**Available data:**
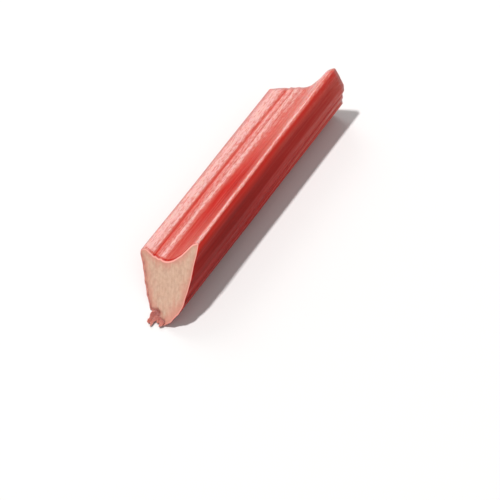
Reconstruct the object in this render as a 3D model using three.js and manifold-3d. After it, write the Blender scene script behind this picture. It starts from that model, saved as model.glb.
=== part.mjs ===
// A length of rhubarb leaf stalk, cut across at a slant at both ends and lying on its side.
// Millimetres. +X runs from the root-end cut to the leaf-end cut, +Z is up.
//
// The stalk is drawn in its own section frame: "across" runs from the left shoulder to the right one,
// "rise" is square to that, out of the channel. The section is then rolled over until the flat between
// two of its lower ribs meets the ground.

import * as THREE from "three";
import Module from "manifold-3d";

const wasm = await Module();
wasm.setup();

// Driving dimensions.
const HALF_WIDTH = 16.25;
const DEPTH = 24.8;
const AXIS_LENGTH = 104.6;
const LEAF_END_SCALE = 0.943;
const ROLL = THREE.MathUtils.degToRad(37);

// How far each cut slants: millimetres along the stalk for each millimetre across it and up it.
const ROOT_CUT = { across: 0.23, rise: 1.05 };
const LEAF_CUT = { across: 0.48, rise: -0.08 };

// How much of the two ribs' crowns that it lies on is pressed flat.
const FLAT_SPOT_DEPTH = 0.3;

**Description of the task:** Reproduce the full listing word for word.

**Answer in full:**
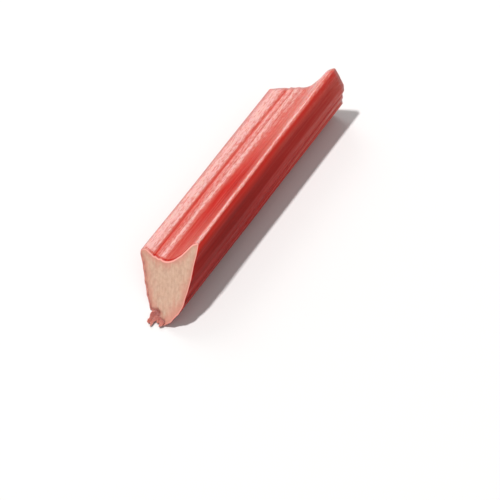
Reconstruct the object in this render as a 3D model using three.js and manifold-3d. After it, write the Blender scene script behind this picture. It starts from that model, saved as model.glb.
=== part.mjs ===
// A length of rhubarb leaf stalk, cut across at a slant at both ends and lying on its side.
// Millimetres. +X runs from the root-end cut to the leaf-end cut, +Z is up.
//
// The stalk is drawn in its own section frame: "across" runs from the left shoulder to the right one,
// "rise" is square to that, out of the channel. The section is then rolled over until the flat between
// two of its lower ribs meets the ground.

import * as THREE from "three";
import Module from "manifold-3d";

const wasm = await Module();
wasm.setup();

// Driving dimensions.
const HALF_WIDTH = 16.25;
const DEPTH = 24.8;
const AXIS_LENGTH = 104.6;
const LEAF_END_SCALE = 0.943;
const ROLL = THREE.MathUtils.degToRad(37);

// How far each cut slants: millimetres along the stalk for each millimetre across it and up it.
const ROOT_CUT = { across: 0.23, rise: 1.05 };
const LEAF_CUT = { across: 0.48, rise: -0.08 };

// How much of the two ribs' crowns that it lies on is pressed flat.
const FLAT_SPOT_DEPTH = 0.3;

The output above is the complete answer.